**Dataset section:**
§ §

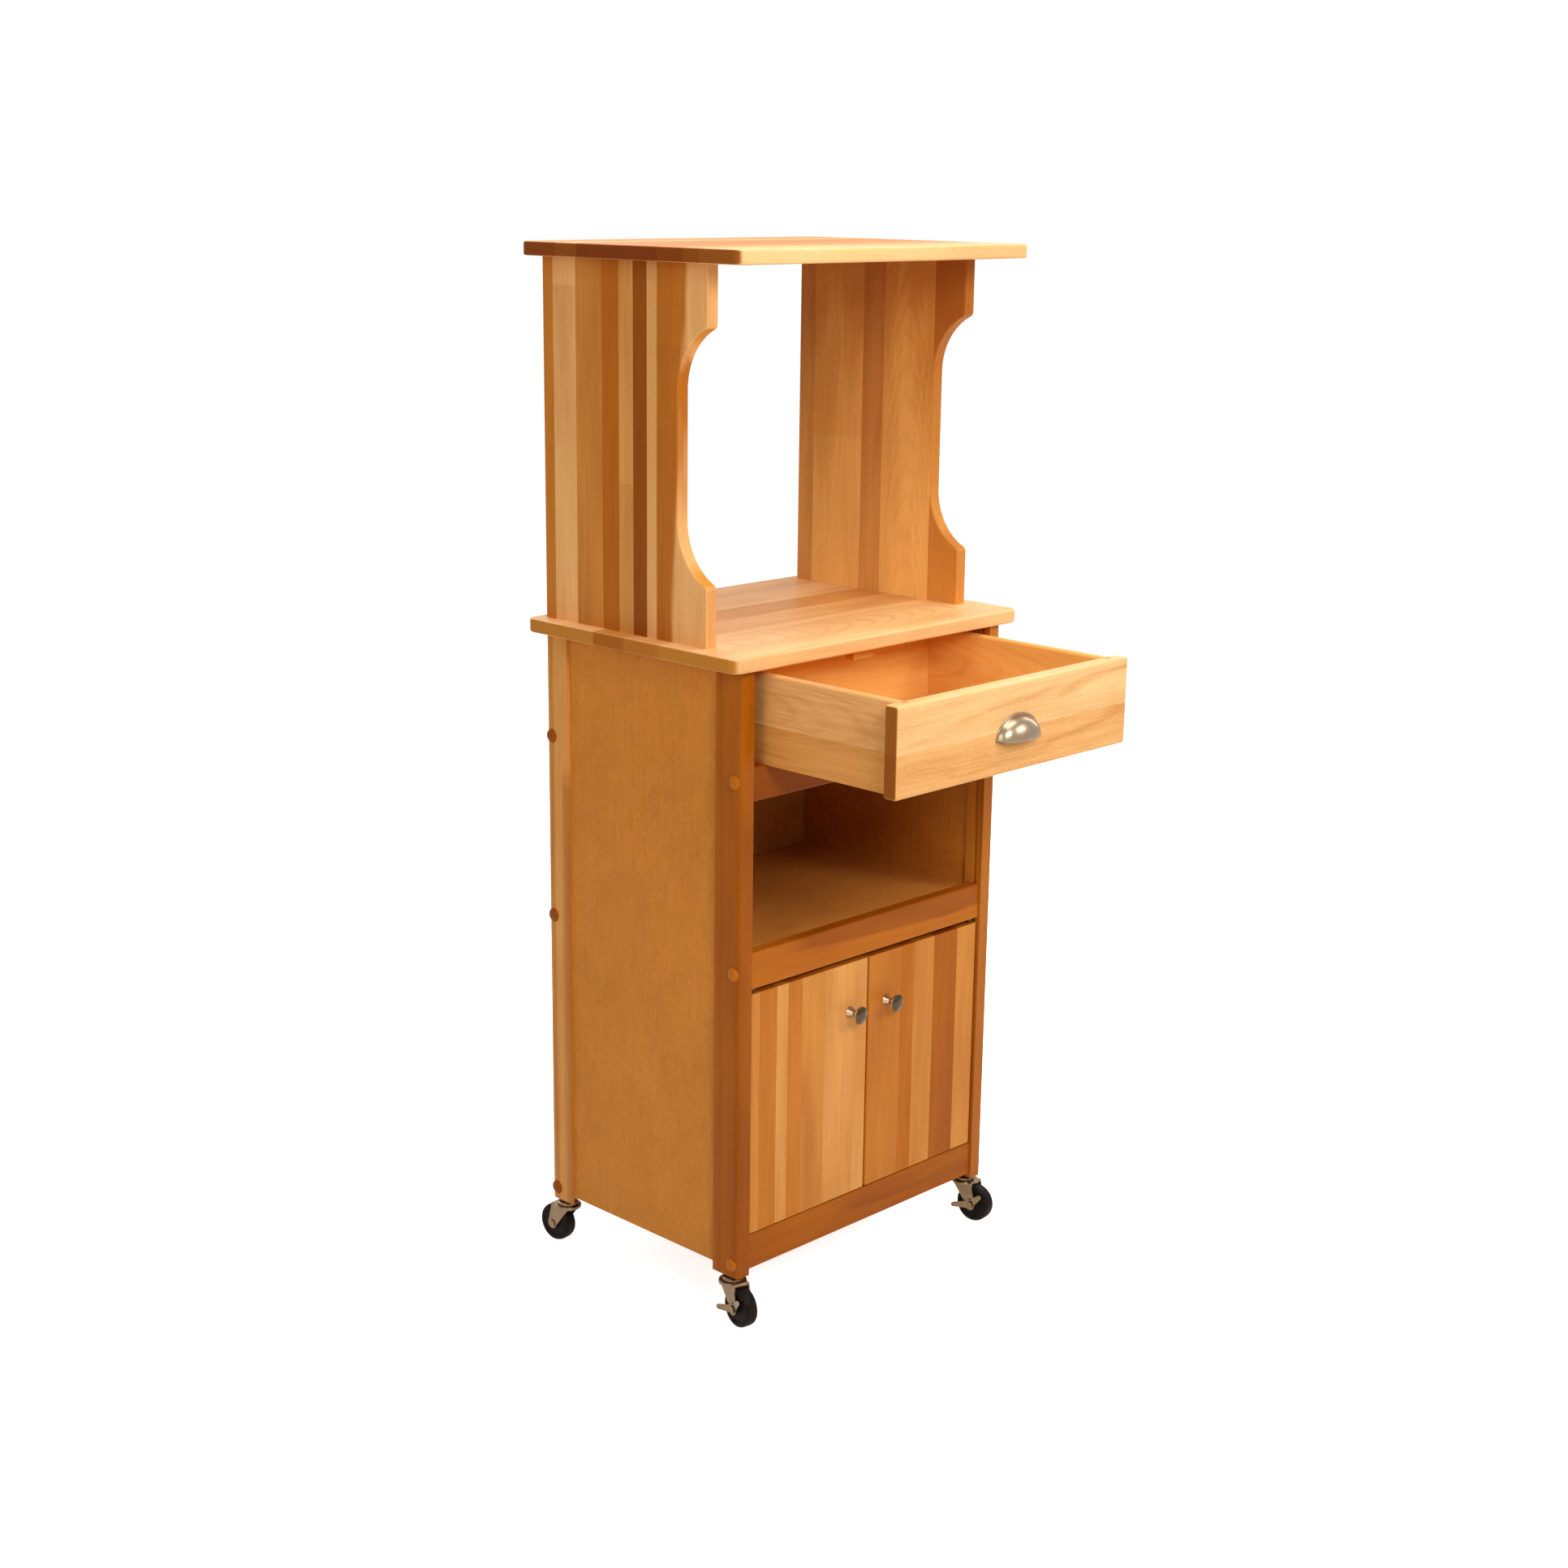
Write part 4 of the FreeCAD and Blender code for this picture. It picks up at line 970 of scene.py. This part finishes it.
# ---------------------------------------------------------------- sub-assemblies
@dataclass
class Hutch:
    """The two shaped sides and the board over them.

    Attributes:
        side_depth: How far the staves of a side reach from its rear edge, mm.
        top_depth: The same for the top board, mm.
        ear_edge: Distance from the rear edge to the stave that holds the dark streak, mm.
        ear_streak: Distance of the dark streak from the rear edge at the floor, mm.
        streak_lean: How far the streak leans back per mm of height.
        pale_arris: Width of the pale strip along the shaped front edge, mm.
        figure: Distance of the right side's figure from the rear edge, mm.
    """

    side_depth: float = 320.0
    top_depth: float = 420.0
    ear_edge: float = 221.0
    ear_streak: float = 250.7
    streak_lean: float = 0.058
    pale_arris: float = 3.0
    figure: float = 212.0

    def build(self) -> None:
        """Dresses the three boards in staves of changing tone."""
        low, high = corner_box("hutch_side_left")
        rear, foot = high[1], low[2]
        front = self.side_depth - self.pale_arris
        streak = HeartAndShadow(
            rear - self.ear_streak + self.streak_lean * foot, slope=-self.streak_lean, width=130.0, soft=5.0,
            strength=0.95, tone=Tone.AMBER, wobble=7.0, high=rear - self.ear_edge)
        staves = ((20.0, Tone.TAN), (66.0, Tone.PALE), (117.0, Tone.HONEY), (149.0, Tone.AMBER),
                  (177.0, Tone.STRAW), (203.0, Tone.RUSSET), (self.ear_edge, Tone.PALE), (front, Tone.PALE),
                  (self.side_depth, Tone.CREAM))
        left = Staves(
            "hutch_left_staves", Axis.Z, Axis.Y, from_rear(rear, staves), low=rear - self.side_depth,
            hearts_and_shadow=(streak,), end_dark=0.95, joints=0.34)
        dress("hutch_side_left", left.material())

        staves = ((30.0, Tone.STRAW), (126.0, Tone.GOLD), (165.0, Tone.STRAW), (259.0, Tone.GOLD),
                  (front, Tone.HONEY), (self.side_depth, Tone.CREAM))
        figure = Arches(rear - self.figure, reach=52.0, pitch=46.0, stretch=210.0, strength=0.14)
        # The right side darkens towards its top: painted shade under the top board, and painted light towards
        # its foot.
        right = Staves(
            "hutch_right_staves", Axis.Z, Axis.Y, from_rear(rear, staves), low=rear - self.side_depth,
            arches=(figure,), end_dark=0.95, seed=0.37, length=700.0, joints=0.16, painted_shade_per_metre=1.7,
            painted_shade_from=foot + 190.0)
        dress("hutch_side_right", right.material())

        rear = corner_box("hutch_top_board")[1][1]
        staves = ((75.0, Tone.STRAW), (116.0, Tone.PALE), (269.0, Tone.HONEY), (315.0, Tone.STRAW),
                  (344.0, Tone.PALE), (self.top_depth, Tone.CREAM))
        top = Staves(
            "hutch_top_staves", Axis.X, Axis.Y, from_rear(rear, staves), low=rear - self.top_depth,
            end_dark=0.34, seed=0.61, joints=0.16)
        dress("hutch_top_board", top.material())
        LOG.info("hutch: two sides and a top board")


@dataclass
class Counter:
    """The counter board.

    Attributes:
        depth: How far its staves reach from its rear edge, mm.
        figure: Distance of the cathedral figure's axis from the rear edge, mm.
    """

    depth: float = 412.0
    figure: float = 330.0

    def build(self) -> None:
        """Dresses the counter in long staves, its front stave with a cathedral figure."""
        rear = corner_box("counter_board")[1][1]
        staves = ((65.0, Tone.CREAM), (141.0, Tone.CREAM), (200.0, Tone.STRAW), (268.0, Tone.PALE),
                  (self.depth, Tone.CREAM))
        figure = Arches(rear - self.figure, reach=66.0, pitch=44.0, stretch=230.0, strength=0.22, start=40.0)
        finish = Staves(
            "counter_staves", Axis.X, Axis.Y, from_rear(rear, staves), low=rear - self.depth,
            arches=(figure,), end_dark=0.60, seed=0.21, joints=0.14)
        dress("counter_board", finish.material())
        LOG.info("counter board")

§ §

Make an exact copy of all the data.

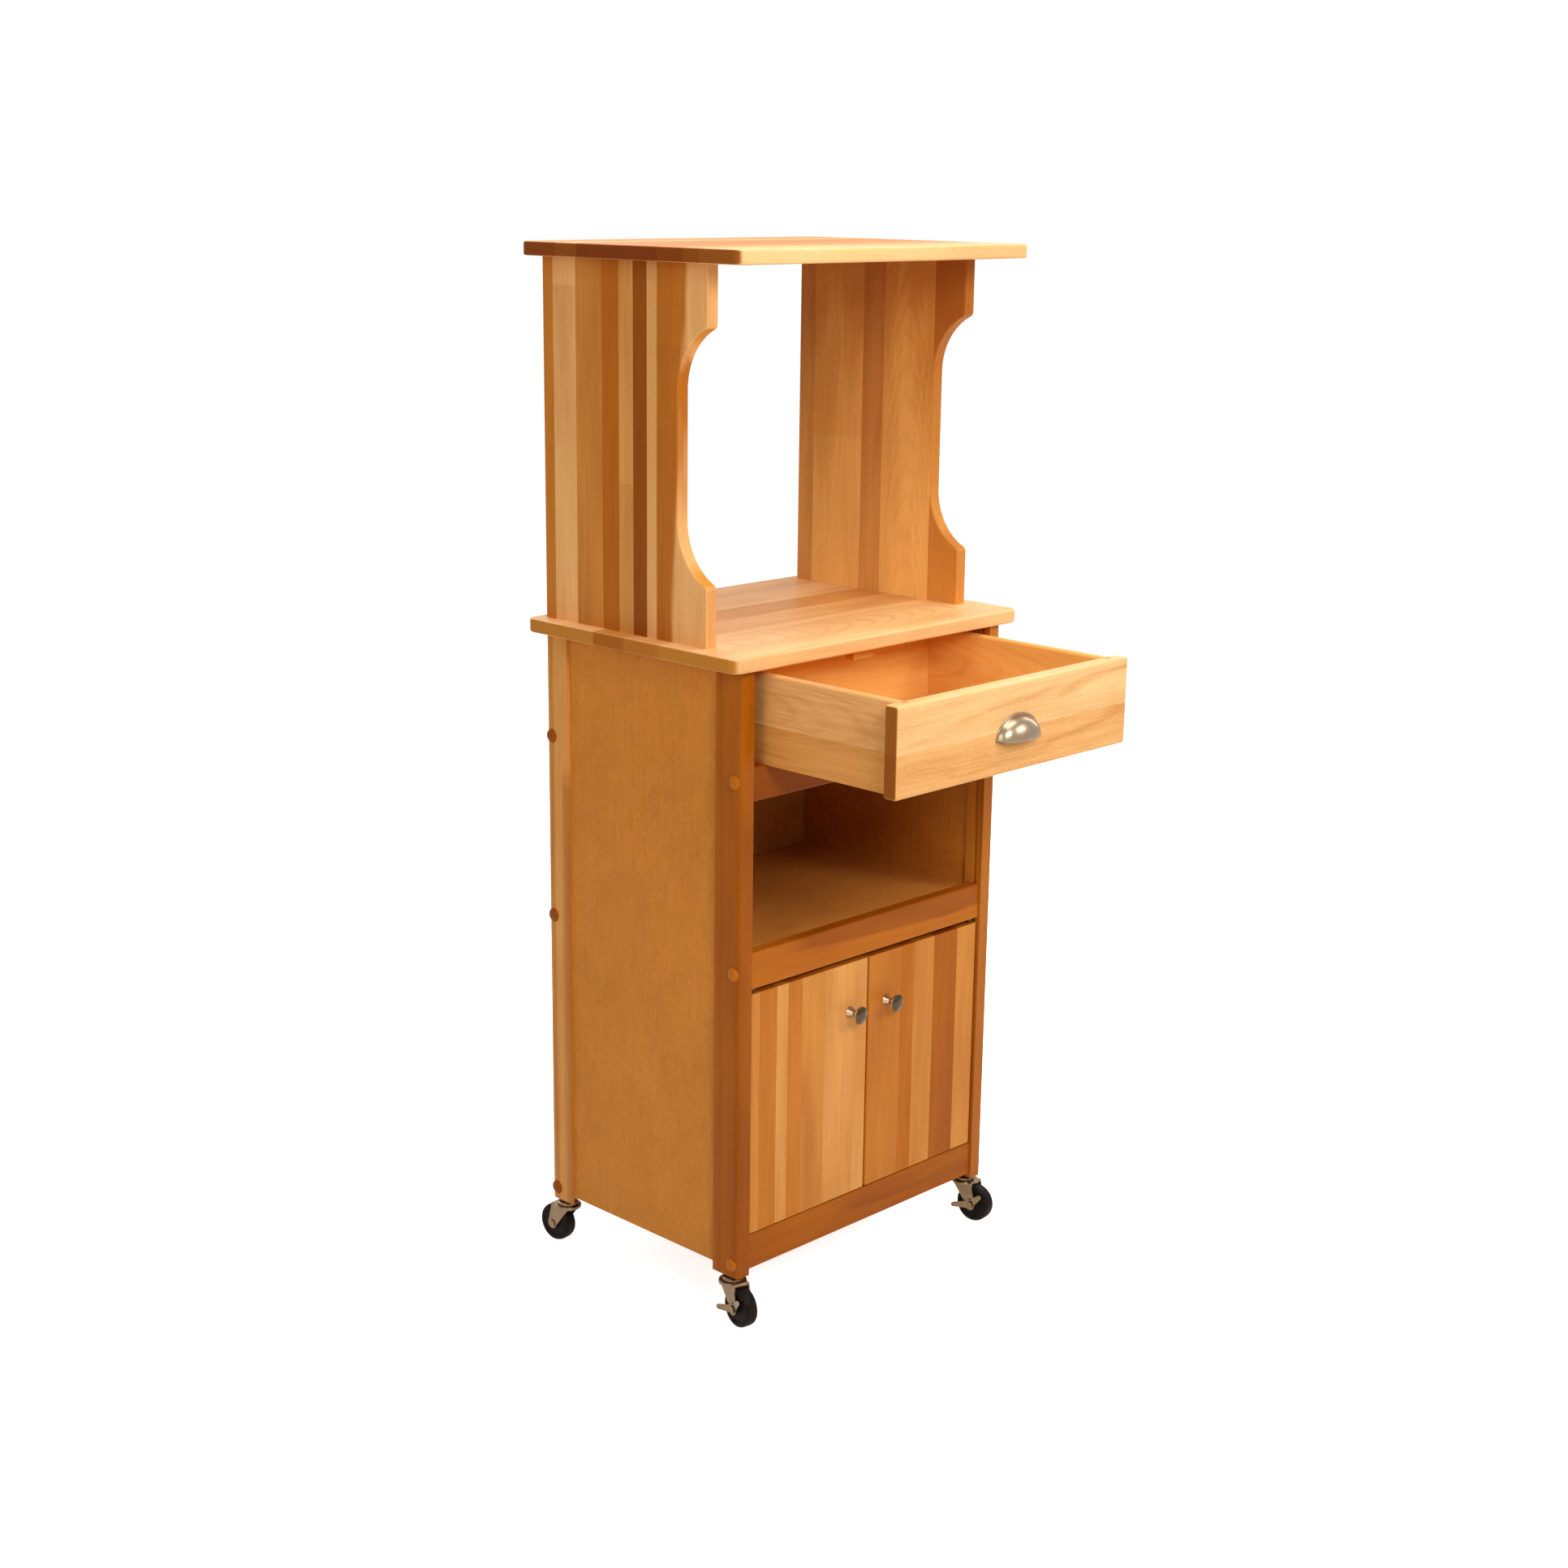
Write part 4 of the FreeCAD and Blender code for this picture. It picks up at line 970 of scene.py. This part finishes it.
# ---------------------------------------------------------------- sub-assemblies
@dataclass
class Hutch:
    """The two shaped sides and the board over them.

    Attributes:
        side_depth: How far the staves of a side reach from its rear edge, mm.
        top_depth: The same for the top board, mm.
        ear_edge: Distance from the rear edge to the stave that holds the dark streak, mm.
        ear_streak: Distance of the dark streak from the rear edge at the floor, mm.
        streak_lean: How far the streak leans back per mm of height.
        pale_arris: Width of the pale strip along the shaped front edge, mm.
        figure: Distance of the right side's figure from the rear edge, mm.
    """

    side_depth: float = 320.0
    top_depth: float = 420.0
    ear_edge: float = 221.0
    ear_streak: float = 250.7
    streak_lean: float = 0.058
    pale_arris: float = 3.0
    figure: float = 212.0

    def build(self) -> None:
        """Dresses the three boards in staves of changing tone."""
        low, high = corner_box("hutch_side_left")
        rear, foot = high[1], low[2]
        front = self.side_depth - self.pale_arris
        streak = HeartAndShadow(
            rear - self.ear_streak + self.streak_lean * foot, slope=-self.streak_lean, width=130.0, soft=5.0,
            strength=0.95, tone=Tone.AMBER, wobble=7.0, high=rear - self.ear_edge)
        staves = ((20.0, Tone.TAN), (66.0, Tone.PALE), (117.0, Tone.HONEY), (149.0, Tone.AMBER),
                  (177.0, Tone.STRAW), (203.0, Tone.RUSSET), (self.ear_edge, Tone.PALE), (front, Tone.PALE),
                  (self.side_depth, Tone.CREAM))
        left = Staves(
            "hutch_left_staves", Axis.Z, Axis.Y, from_rear(rear, staves), low=rear - self.side_depth,
            hearts_and_shadow=(streak,), end_dark=0.95, joints=0.34)
        dress("hutch_side_left", left.material())

        staves = ((30.0, Tone.STRAW), (126.0, Tone.GOLD), (165.0, Tone.STRAW), (259.0, Tone.GOLD),
                  (front, Tone.HONEY), (self.side_depth, Tone.CREAM))
        figure = Arches(rear - self.figure, reach=52.0, pitch=46.0, stretch=210.0, strength=0.14)
        # The right side darkens towards its top: painted shade under the top board, and painted light towards
        # its foot.
        right = Staves(
            "hutch_right_staves", Axis.Z, Axis.Y, from_rear(rear, staves), low=rear - self.side_depth,
            arches=(figure,), end_dark=0.95, seed=0.37, length=700.0, joints=0.16, painted_shade_per_metre=1.7,
            painted_shade_from=foot + 190.0)
        dress("hutch_side_right", right.material())

        rear = corner_box("hutch_top_board")[1][1]
        staves = ((75.0, Tone.STRAW), (116.0, Tone.PALE), (269.0, Tone.HONEY), (315.0, Tone.STRAW),
                  (344.0, Tone.PALE), (self.top_depth, Tone.CREAM))
        top = Staves(
            "hutch_top_staves", Axis.X, Axis.Y, from_rear(rear, staves), low=rear - self.top_depth,
            end_dark=0.34, seed=0.61, joints=0.16)
        dress("hutch_top_board", top.material())
        LOG.info("hutch: two sides and a top board")


@dataclass
class Counter:
    """The counter board.

    Attributes:
        depth: How far its staves reach from its rear edge, mm.
        figure: Distance of the cathedral figure's axis from the rear edge, mm.
    """

    depth: float = 412.0
    figure: float = 330.0

    def build(self) -> None:
        """Dresses the counter in long staves, its front stave with a cathedral figure."""
        rear = corner_box("counter_board")[1][1]
        staves = ((65.0, Tone.CREAM), (141.0, Tone.CREAM), (200.0, Tone.STRAW), (268.0, Tone.PALE),
                  (self.depth, Tone.CREAM))
        figure = Arches(rear - self.figure, reach=66.0, pitch=44.0, stretch=230.0, strength=0.22, start=40.0)
        finish = Staves(
            "counter_staves", Axis.X, Axis.Y, from_rear(rear, staves), low=rear - self.depth,
            arches=(figure,), end_dark=0.60, seed=0.21, joints=0.14)
        dress("counter_board", finish.material())
        LOG.info("counter board")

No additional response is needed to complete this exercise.